Your openess is beautiful Kristin.
Like always, I am terribly sorry for this difficult journey you are on, but I am always amazed at your faithfulness.
Like many others have already said, I think EVERYONE has some degree of grief in their life, many just choose to mask it. I think it's great when we choose to share it with others - it's a testimony for others to see us surviving such terrible times.
Oh how I wish I could hop and that plane with you so that we can be reunited with Ryan and Libby... :o) Some day..some day!
I love you and I am thankful that we have found each other through our brokeness........
God bless you sweet friend.
Kelly
Thank you for your honesty. When people can be truly honest about how they feel, I think it's an awesome thing!
I just said a prayer for you and will continue to do so. You are truly an amazing person.
i agree, the honesty is what drew me to your blog and it is what makes me want to come back (well, coupled with the fact that you are a pretty incredible woman, someone i am glad to call a friend). thank you for sharing everything you share, it takes a courage i am not sure i have. enjoy your trip to chicago!
I believe it truly helps to share so people can surround you with prayer. I can't imagine how you feel and won't pretend to but just know my eyes are filled with tears for the loss of your best friend and your heart.

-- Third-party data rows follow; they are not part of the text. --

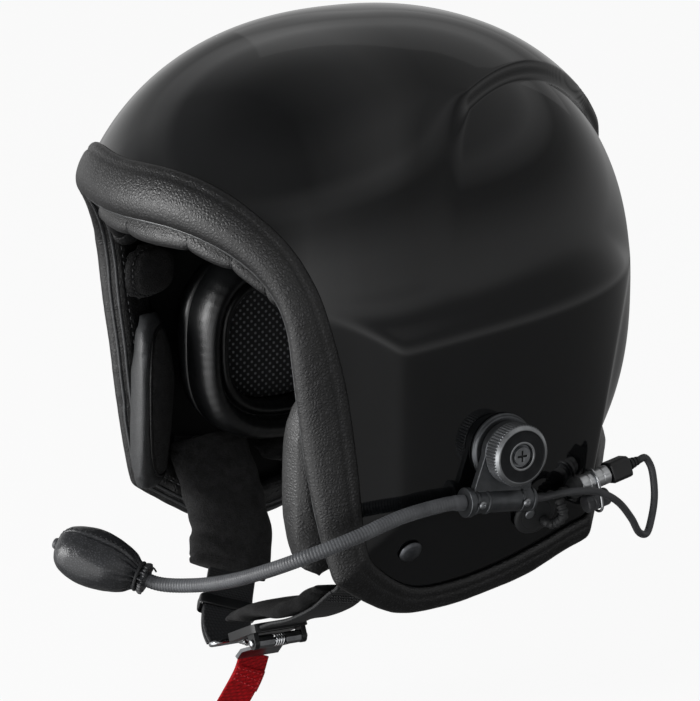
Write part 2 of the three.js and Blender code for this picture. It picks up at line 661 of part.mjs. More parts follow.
const roomForCup = bowlRings(ear.depth, 0, 0).flat().map((p) => sideX(p.y, p.z) - shell.wall - p.x);
const mouth = min(...roomForCup) - ear.clearance;
const cupOut = bowlRings(ear.depth, 0, mouth);
const cupIn = bowlRings(ear.depth - ear.wall, ear.wall, mouth);
addPair("ear_cup", ringSolid([...cupOut, ...cupIn.toReversed()], {
  startTip: vec(mouth + ear.depth, ear.y, ear.z),
  endTip: vec(mouth + ear.depth - ear.wall, ear.y, ear.z),
}), blackPlastic);

// Ear seal: a soft ring with a high outer ridge and a lower inner one
const sealShares = [
  [0.02, 0], [0, 0.45], [0.14, 0.86], [0.34, 1], [0.54, 0.86],
  [0.64, 0.62], [0.78, 0.7], [0.95, 0.55], [1, 0.22], [0.96, 0],
];
const sealRings = sealShares.map(([inset, height]) =>
  earRing(mouth - gap - seal.thickness * height, seal.width * inset));
addPair("ear_seal", ringSolid(sealRings, { wrap: true }), blackLeather);
const grilleFace = mouth - gap;
addPair("speaker_grille", ringSolid([
  earRing(grilleFace - grille.thickness, seal.width + gap),
  earRing(grilleFace, seal.width + gap),
]), speakerCloth);
const speakerBack = mouth + speaker.depth;
addPair("speaker", turned([
  [mouth, 0], [mouth, speaker.radius], [speakerBack - speaker.magnetDepth, speaker.radius],
  [speakerBack - speaker.magnetDepth, speaker.magnetRadius], [speakerBack, speaker.magnetRadius], [speakerBack, 0],
]).translate(0, ear.y, ear.z), blackPlastic);
const spacerInner = mouth + ear.depth + gap;
const spacerWalls = circle(ear.y, spacer.z, spacer.radius).map(({ x: y, y: z }) => sideX(y, z));
const spacerOuter = min(...spacerWalls) - shell.wall - 2 * gap;
addPair("cup_spacer", disc(spacerInner, spacerOuter, spacer.radius).translate(0, ear.y, spacer.z), foamGrey);

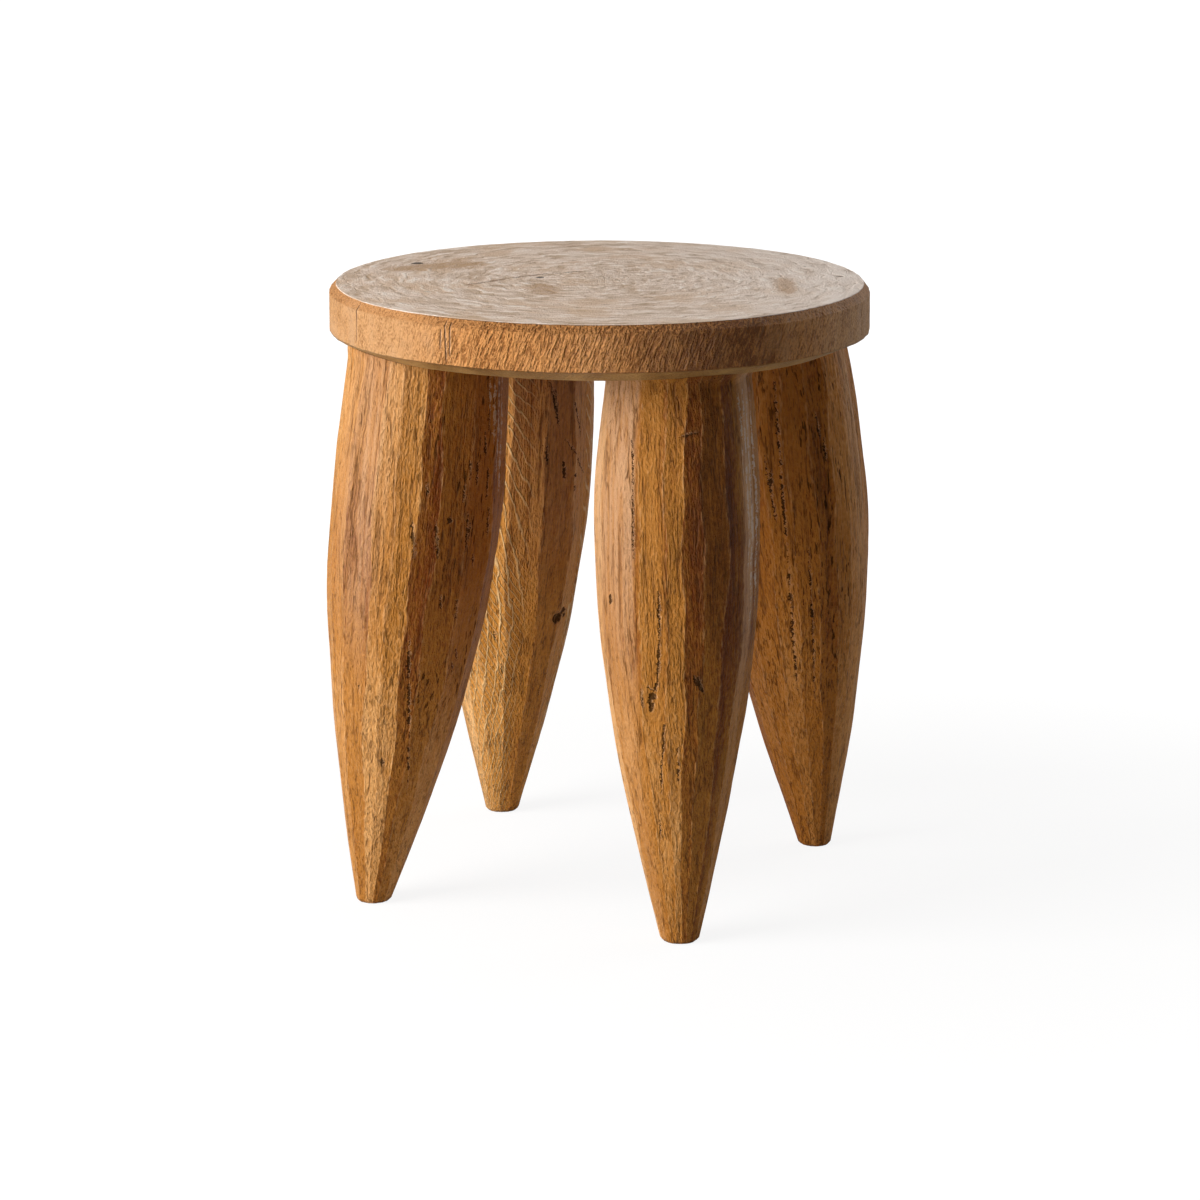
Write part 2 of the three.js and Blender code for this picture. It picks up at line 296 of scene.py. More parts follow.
# Colours of marks and patches in the wood, beside those that a user may change
ROSY_WOOD = (0.62, 0.385, 0.235)
HEART_DARK = (0.075, 0.020, 0.002)
HEART_PALE = (0.27, 0.085, 0.012)
VEIN = (0.09, 0.025, 0.002)
PORE = (0.075, 0.022, 0.002)
LEG_CUT = (0.028, 0.010, 0.002)
LEG_LIP = (0.80, 0.46, 0.25)
CREST = (0.70, 0.38, 0.17)
FLAKE = (0.60, 0.46, 0.35)
GROOVE = (0.85, 0.60, 0.30)
UNDER_DARK = (0.24, 0.115, 0.03)
UNDER_PALE = (0.46, 0.26, 0.09)
SIDE_TAN = (0.53, 0.27, 0.11)
SIDE_SHADE = (0.68, 0.60, 0.48)
SIDE_WORN = (0.86, 1.04, 1.5)
SIDE_LIP = (0.85, 0.52, 0.30)
SIDE_CRACK = (0.06, 0.02, 0.006)
BEVEL_DARK = (0.22, 0.075, 0.015)
BEVEL_PALE = (0.50, 0.21, 0.06)
TOP_TAN = (0.58, 0.37, 0.205)
TOP_BLEACHED = (0.93, 0.84, 0.78)
PALE_STROKE = (0.92, 0.83, 0.75)
DARK_STROKE = (0.33, 0.20, 0.11)
TOP_STAIN = (0.42, 0.235, 0.105)
TOP_SEAM = (0.21, 0.105, 0.042)
TOP_PIT = (0.035, 0.018, 0.009)

# The lamps: turn, rise, distance, size, share of the key lamp's power, and colour
LAMPS = {
    "key": (225.0, 20.0, 2.4, 1.5, 1.0, (1.0, 0.98, 0.95)),
    "rim": (60.0, 20.0, 2.4, 1.2, 0.14, (1.0, 0.97, 0.94)),
    "top": (230.0, 72.0, 2.2, 1.8, 0.16, (1.0, 0.98, 0.96)),
}
LAMPS_AIM_HEIGHT = 0.25

# The camera that fits the photograph, in metres and degrees
CAMERA_LENS = 128.97
CAMERA_REACH = 3.113
CAMERA_HEIGHT = 0.9515
CAMERA_TURN = 21.4
CAMERA_DIP = 13.41


# Handwork: steady, uneven numbers and swings between -1 and 1


def uneven(seed):
    scattered = np.sin(np.asarray(seed, float) * 12.9898 + 4.1414) * 43758.5453
    return 2 * (scattered - np.floor(scattered)) - 1


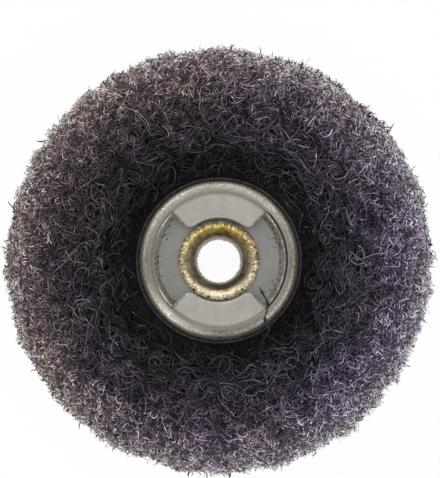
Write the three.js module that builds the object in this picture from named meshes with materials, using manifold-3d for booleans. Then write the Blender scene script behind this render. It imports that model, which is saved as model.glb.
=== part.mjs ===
// Sanding disc: a pad of abrasive nonwoven fleece on a sheet-metal quick-lock hub.
// Millimetres. The disc's axis is +Z, the hub's open face looks up, and the origin is on the axis
// at the height of the surface that the disc lies on.

import * as THREE from 'three';
import { mergeVertices } from 'three/addons/utils/BufferGeometryUtils.js';
import { ImprovedNoise } from 'three/addons/math/ImprovedNoise.js';
import Module from 'manifold-3d';

// Fleece pad
const fleeceRadius = 12.55; // mean radius of the cut edge
const fleeceThickness = 10.8; // across the front and rear crests
const clampedThickness = 2.5; // left between the hub and the rear washer
const crestRadius = 9.6; // where the pad is thickest
const clampMargin = 0.12; // flat face left around the metal that presses on it
const edgeFullness = 2.05; // 2 would round the cut edge to an ellipse
const tuftHeight = 0.42;
const tuftPitch = 1.9;
const creaseDepth = 0.5; // share of the tuft height that lies below the mean surface
const crestSink = 0.32; // mean surface of the crests below the tips that the disc lies on
const tuftOnset = 1.3; // radial distance over which the tufts rise out of the pressed face
const fleeceBoreClearance = 0.15;

// Lock cap
const capRadius = 4.64; // outside of the wall
const capSheet = 0.4;
const shoulderRadius = 0.36;
const rimWidth = 0.84; // from the plate's edge to the outside of the wall
const rimRise = 0.12; // of the rounded rim over the plate
const skirtFlare = 0.27;
const flareHeight = 1.1;

// Bow-tie opening of the cap
const lobeHalfAngle = 45; // degrees either side of the X axis
const cornerFillet = 0.53;
const throatClearance = 0.08; // around the eyelet's flange
const ledgeInView = 0.16; // of the cup's rim, seen inside the lobes

// Lock cup
const cupSheet = 0.3;
const cupFillet = 0.32; // inside, between floor and wall
const cupClearance = 0.1; // between the cup's wall and the cap's
const lockDepth = 1.35; // clear height between the cup's floor and the cap's plate

// Eyelet
const boreRadius = 1.33;
const eyeletWall = 0.27;
const flangeRadius = 2.42;
const flangeHeight = 0.52;
const flangeRoll = 0.37; // radial reach of the rounding from the flange's crest to its edge
const bellDepth = 1.1;
const rearFlangeRadius = 2.3;
const rearFlangeHeight = 0.44;
const rearBellDepth = 0.7;
const holeClearance = 0.06; // around the eyelet, in the cup and in the washer

// Rear washer
const washerRadius = 4.6;
const washerSheet = 0.5;

// Fineness of the round shapes
const hubFacets = 48;
const eyeletFacets = 40;
const fleeceFacets = 108;
const bowlSteps = 8;
const edgeSteps = 9;
const bendSteps = 4;
const curlSteps = 3;
const bellSteps = 4;
const openingSteps = 4;
const weldDistance = 1e-5;

// Heights that follow from the sizes above
const midZ = fleeceThickness / 2;
const pressedFrontZ = midZ + clampedThickness / 2;
const pressedRearZ = midZ - clampedThickness / 2;
const floorZ = pressedFrontZ + cupSheet;
const capUnderZ = floorZ + lockDepth;
const plateZ = capUnderZ + capSheet;
const rimZ = plateZ + rimRise;
const washerZ = pressedRearZ - washerSheet;

// Radii that follow from the sizes above
const capInnerRadius = capRadius - capSheet;
const skirtRadius = capRadius + skirtFlare;
const plateRadius = capRadius - rimWidth;
const cupRadius = capInnerRadius - cupClearance;
const cupInnerRadius = cupRadius - cupSheet;
const lobeRadius = cupInnerRadius + ledgeInView;
const throatRadius = flangeRadius + throatClearance;
const tubeRadius = boreRadius + eyeletWall;

const point = (radius, height) => new THREE.Vector2(radius, height);

// Elliptic arc in the (radius, height) plane, angles in degrees from the outward direction.
function arc(centre, radiusAcross, radiusUp, from, to, steps) {
  const start = THREE.MathUtils.degToRad(from);
  const end = THREE.MathUtils.degToRad(to);
  const clockwise = to < from;
  const curve = new THREE.EllipseCurve(centre.x, centre.y, radiusAcross, radiusUp, start, end, clockwise);
  return curve.getPoints(steps);
}

// A closed mesh with its shared corners joined, from any three.js geometry.
function weld(geometry) {
  const bare = geometry.clone();
  bare.deleteAttribute('normal');
  bare.deleteAttribute('uv');
  return mergeVertices(bare, weldDistance);
}

// Turns a closed outline, listed anticlockwise in (radius, height), about +Z.
function revolve(outline, facets) {
  const closed = [...outline, outline[0].clone()];
  const geometry = new THREE.LatheGeometry(closed, facets);
  geometry.rotateX(Math.PI / 2);
  return weld(geometry);
}

// Outer radius of the eyelet's tube or bell at a height over the seat of one end.
function eyeletRadiusAt(heightOverSeat, end) {
  const bellStart = end.height - end.bell;
  const share = THREE.MathUtils.clamp((heightOverSeat - bellStart) / (end.bell - eyeletWall), 0, 1);
  const crest = end.radius - flangeRoll;
  return crest - (crest - tubeRadius) * Math.sqrt(1 - share * share);
}

const frontEnd = { seat: floorZ, up: 1, radius: flangeRadius, height: flangeHeight, bell: bellDepth };
const rearEnd = { seat: washerZ, up: -1, radius: rearFlangeRadius, height: rearFlangeHeight, bell: rearBellDepth };
const cupHoleRadius = eyeletRadiusAt(0, frontEnd) + holeClearance;
const washerHoleRadius = eyeletRadiusAt(0, rearEnd) + holeClearance;
const fleeceBoreRadius = Math.max(
  eyeletRadiusAt(-cupSheet, frontEnd),
  eyeletRadiusAt(-washerSheet, rearEnd),
) + fleeceBoreClearance;

// Flips the diagonal of every other face of a turned mesh, so that its tufts don't lean one way.
function crossDiagonals(geometry, facesAround) {
  const corners = geometry.index.array;
  const facesAlong = corners.length / 6 / facesAround;
  for (let face = 0; face < corners.length / 6; face += 1) {
    const isOdd = (face + Math.floor(face / facesAlong)) % 2 === 1;
    const [a, b, d, c] = corners.slice(6 * face, 6 * face + 4);
    if (isOdd) corners.set([a, b, c, a, c, d], 6 * face);
  }
  return geometry;
}

// Half section of the pad on one side of its middle plane, from the pressed face to the equator.
function padSide(pressedRadius, side) {
  const pressed = clampedThickness / 2;
  const crest = midZ - crestSink;
  const bowl = Array.from({ length: bowlSteps + 1 }, (_, i) => {
    const share = i / bowlSteps;
    const rise = THREE.MathUtils.smoothstep(share, 0, 1);
    const radius = pressedRadius + (crestRadius - pressedRadius) * share;
    return point(radius, midZ + side * (pressed + (crest - pressed) * rise));
  });
  const edge = Array.from({ length: edgeSteps }, (_, i) => {
    const turn = (Math.PI / 2) * ((i + 1) / edgeSteps);
    const across = Math.sin(turn) ** (2 / edgeFullness);
    const up = Math.cos(turn) ** (2 / edgeFullness);
    return point(crestRadius + (fleeceRadius - crestRadius) * across, midZ + side * crest * up);
  });
  return [...bowl, ...edge];
}

// Matted tufts: puffs with creases between them, and a finer fuzz, push the pad's free surface in and out.
function raiseTufts(geometry) {
  const noise = new ImprovedNoise();
  geometry.computeVertexNormals();
  const place = geometry.attributes.position;
  const normal = geometry.attributes.normal;
  const at = new THREE.Vector3();
  const way = new THREE.Vector3();
  for (let i = 0; i < place.count; i += 1) {
    at.fromBufferAttribute(place, i);
    way.fromBufferAttribute(normal, i);
    const pressedRadius = (at.z > midZ ? skirtRadius : washerRadius) + clampMargin;
    const free = THREE.MathUtils.smoothstep(Math.hypot(at.x, at.y) - pressedRadius, 0, tuftOnset);
    const coarse = at.clone().divideScalar(tuftPitch);
    const fine = at.clone().multiplyScalar(2 / tuftPitch);
    const puff = 2 * Math.abs(noise.noise(coarse.x, coarse.y, coarse.z)) - creaseDepth;
    const fuzz = noise.noise(fine.x, fine.y, fine.z);
    at.addScaledVector(way, tuftHeight * free * (puff + fuzz));
    place.setXYZ(i, at.x, at.y, THREE.MathUtils.clamp(at.z, 0, fleeceThickness));
  }
  geometry.deleteAttribute('normal');
  return geometry;
}

function fleeceShape() {
  const rear = padSide(washerRadius + clampMargin, -1);
  const front = padSide(skirtRadius + clampMargin, 1);
  const outline = [
    point(fleeceBoreRadius, pressedRearZ),
    ...rear,
    ...front.slice(0, -1).reverse(),
    point(fleeceBoreRadius, pressedFrontZ),
  ];
  return raiseTufts(crossDiagonals(revolve(outline, fleeceFacets), fleeceFacets));
}

// Section of the cap: flat plate, raised rounded rim, wall and flared skirt.
function capBlank() {
  const pilotRadius = throatRadius / 2; // swallowed by the opening
  const shoulder = point(capRadius - shoulderRadius, rimZ - shoulderRadius);
  const flare = point(skirtRadius, pressedFrontZ + flareHeight);
  const rimFoot = (shoulder.x - plateRadius) / 3;
  return revolve([
    point(pilotRadius, capUnderZ),
    point(cupRadius, capUnderZ),
    point(capInnerRadius, capUnderZ - cupClearance),
    point(capInnerRadius, flare.y),
    point(skirtRadius - capSheet, pressedFrontZ),
    ...arc(flare, skirtFlare, flareHeight, 270, 180, bendSteps),
    ...arc(shoulder, shoulderRadius, shoulderRadius, 0, 90, bendSteps),
    point(plateRadius + rimFoot, plateZ + rimRise / 2),
    point(plateRadius, plateZ),
    point(pilotRadius, plateZ),
  ], hubFacets);
}

// The bow-tie: a round throat with a lobe to each side, its four inward corners rounded.
function openingShape() {
  const edge = THREE.MathUtils.degToRad(lobeHalfAngle);
  const filletReach = throatRadius + cornerFillet;
  const filletAngle = edge + Math.asin(cornerFillet / filletReach);
  const shape = new THREE.Shape();
  for (const turn of [0, Math.PI]) {
    const next = turn + Math.PI;
    const filletAt = (angle) => [filletReach * Math.cos(angle), filletReach * Math.sin(angle)];
    const right = turn - Math.PI / 2;
    shape.absarc(0, 0, lobeRadius, turn - edge, turn + edge, false);
    shape.absarc(...filletAt(turn + filletAngle), cornerFillet, right + edge,
      turn + filletAngle - Math.PI, true);
    shape.absarc(0, 0, throatRadius, turn + filletAngle, next - filletAngle, false);
    shape.absarc(...filletAt(next - filletAngle), cornerFillet, turn - filletAngle + 2 * Math.PI,
      next + Math.PI / 2 - edge, true);
  }
  return shape;
}

function capShape() {
  const cutter = new THREE.ExtrudeGeometry(openingShape(), {
    depth: 3 * capSheet,
    bevelEnabled: false,
    curveSegments: openingSteps,
  });
  cutter.translate(0, 0, capUnderZ - capSheet);
  return geometryOf(solidOf(capBlank()).subtract(solidOf(weld(cutter))));
}

function cupShape() {
  const bend = cupFillet + cupSheet;
  const corner = point(cupInnerRadius - cupFillet, floorZ + cupFillet);
  return revolve([
    point(cupHoleRadius, pressedFrontZ),
    ...arc(corner, bend, bend, 270, 360, bendSteps),
    point(cupRadius, capUnderZ),
    point(cupInnerRadius, capUnderZ),
    ...arc(corner, cupFillet, cupFillet, 360, 270, bendSteps),
    point(cupHoleRadius, floorZ),
  ], hubFacets);
}

// One end of the eyelet's sheet: its outer face runs from the flange's edge down into the bore.
function curledEnd({ seat, up, radius, height, bell }) {
  const crest = radius - flangeRoll;
  const roll = height - eyeletWall / 2;
  const bellCentre = point(crest, height - bell);
  const rollCentre = point(crest, height - roll);
  const place = (p) => point(p.x, seat + up * p.y);
  const outer = [
    point(radius, 0),
    ...arc(rollCentre, flangeRoll, roll, 0, 90, curlSteps),
    ...arc(bellCentre, crest - boreRadius, bell, 90, 180, bellSteps).slice(1),
  ];
  const inner = [
    ...arc(bellCentre, crest - tubeRadius, bell - eyeletWall, 180, 90, bellSteps),
    ...arc(rollCentre, flangeRoll - eyeletWall, roll - eyeletWall, 90, 0, curlSteps).slice(1),
    point(radius - eyeletWall, 0),
  ];
  return { outer: outer.map(place), inner: inner.map(place) };
}

function eyeletShape() {
  const front = curledEnd(frontEnd);
  const rear = curledEnd(rearEnd);
  return revolve([
    ...front.outer,
    ...rear.outer.reverse(),
    ...rear.inner.reverse(),
    ...front.inner,
  ], eyeletFacets);
}

function washerShape() {
  const round = washerSheet / 2;
  const edgeCentre = point(washerRadius - round, washerZ + round);
  return revolve([
    point(washerHoleRadius, washerZ),
    ...arc(edgeCentre, round, round, -90, 90, bendSteps),
    point(washerHoleRadius, pressedRearZ),
  ], hubFacets);
}

const manifold = await Module();
manifold.setup();

function solidOf(geometry) {
  return new manifold.Manifold(new manifold.Mesh({
    numProp: 3,
    vertProperties: new Float32Array(geometry.attributes.position.array),
    triVerts: new Uint32Array(geometry.index.array),
  }));
}

function geometryOf(solid) {
  const mesh = solid.getMesh();
  const geometry = new THREE.BufferGeometry();
  geometry.setAttribute('position', new THREE.BufferAttribute(mesh.vertProperties, 3));
  geometry.setIndex(new THREE.BufferAttribute(mesh.triVerts, 1));
  return geometry;
}

function piece(name, geometry, color, roughness, metalness) {
  const material = new THREE.MeshStandardMaterial({ color, roughness, metalness });
  const mesh = new THREE.Mesh(geometry, material);
  mesh.name = name;
  return mesh;
}

const disc = new THREE.Group();
disc.add(
  piece('fleece_disc', fleeceShape(), 0x4a4450, 0.95, 0),
  piece('lock_cap', capShape(), 0xa9a79f, 0.35, 1),
  piece('lock_cup', cupShape(), 0x8c8b87, 0.4, 1),
  piece('eyelet', eyeletShape(), 0xb59a55, 0.35, 1),
  piece('rear_washer', washerShape(), 0x9c9a94, 0.4, 1),
);

export default disc;
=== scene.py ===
"""Sanding disc: an abrasive fleece pad on a plated quick-lock hub.

Metres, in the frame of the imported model: the disc's axis is +Z, the hub's open face looks up and
the disc lies on z = 0. Sections are written in millimetres as (radius, height) pairs.
"""
import math
from types import SimpleNamespace

import bmesh
import bpy
import numpy as np
from mathutils import Matrix, Vector


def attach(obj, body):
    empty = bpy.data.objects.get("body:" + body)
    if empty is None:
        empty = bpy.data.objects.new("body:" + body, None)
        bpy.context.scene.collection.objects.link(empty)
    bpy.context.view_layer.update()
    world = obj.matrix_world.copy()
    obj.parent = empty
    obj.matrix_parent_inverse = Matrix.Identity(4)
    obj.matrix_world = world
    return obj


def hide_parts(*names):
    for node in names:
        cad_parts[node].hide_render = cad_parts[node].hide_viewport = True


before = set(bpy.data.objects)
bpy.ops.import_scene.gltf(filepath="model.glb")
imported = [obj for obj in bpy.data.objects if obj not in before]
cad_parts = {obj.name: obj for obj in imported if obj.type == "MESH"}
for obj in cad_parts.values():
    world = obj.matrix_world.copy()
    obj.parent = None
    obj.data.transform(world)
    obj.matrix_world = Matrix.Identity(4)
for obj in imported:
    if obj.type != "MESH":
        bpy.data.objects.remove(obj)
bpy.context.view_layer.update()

MM = 0.001
chance = np.random.default_rng(4127)

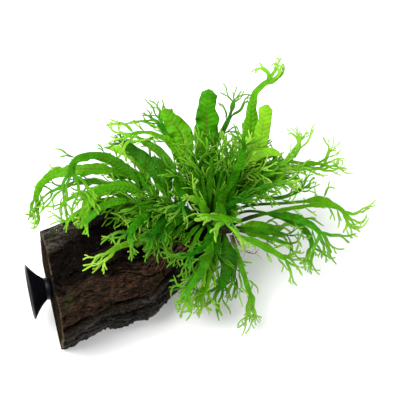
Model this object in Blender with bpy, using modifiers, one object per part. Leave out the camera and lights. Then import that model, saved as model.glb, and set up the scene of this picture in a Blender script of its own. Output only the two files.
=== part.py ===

Honesty is always needed and asked for. Although it's hard and seems like a suffocating saddness, the great thing is that we have Jesus. He is hope and the light, and will hold you when you are sick.
Kristen,
I don't comment often, but read every post and pray for you, Wyatt & Lily frequently. I appreciate your honesty. It helps to know how to pray for you than if you were saying "everything is fine". Keep sharing, your struggles, your good moments, Lily & Wyatt. Ryan was a special man. He was a friend of my brothers, so I have enjoyed getting to "know" him a bit better from your blog
Though I don't know you, I still read your blog because I am excited to see where God is going to take you and your little ones. What a great place for you to document the hard times and, later, look back and see what God has done in you and your children. Someday, this will be a testimony, though I already believe it is. Your faith is not just an inspiration, but an encouragement. I can't understand your pain or grief, but what a great thing to serve a God who understands it best. Share your heart. You have to let it out. Someday, your children will look back and know just how much you loved their daddy and them. They will know how great of a person their daddy was! Share away!
Hi Kristin,
I know you don't know me, but I read your blog every once in a while. My sister, Robin Rees, showed me your blog several months ago in Ryan's lasts weeks and I prayed for you guys often. I remember meeting Ryan long ago and what a great guy he was and great friend to Robin and Jon. Your strength and dependence upon the Lord in joy and in sorrow is a true inspiration to me and I'm sure to many others. Know that everytime I read your blog I try to pray for you and your kids. I hope you can have a happy birthday today!
Betsy
Wow Kristin, I am glad you have this outlet & hope it can continue to be a good way to express what is happening in your heart. Ultimately it's not only a way for you to share with others, but a way for you to work through life...it should be real , even when real = raw pain. We love you & pray for you always.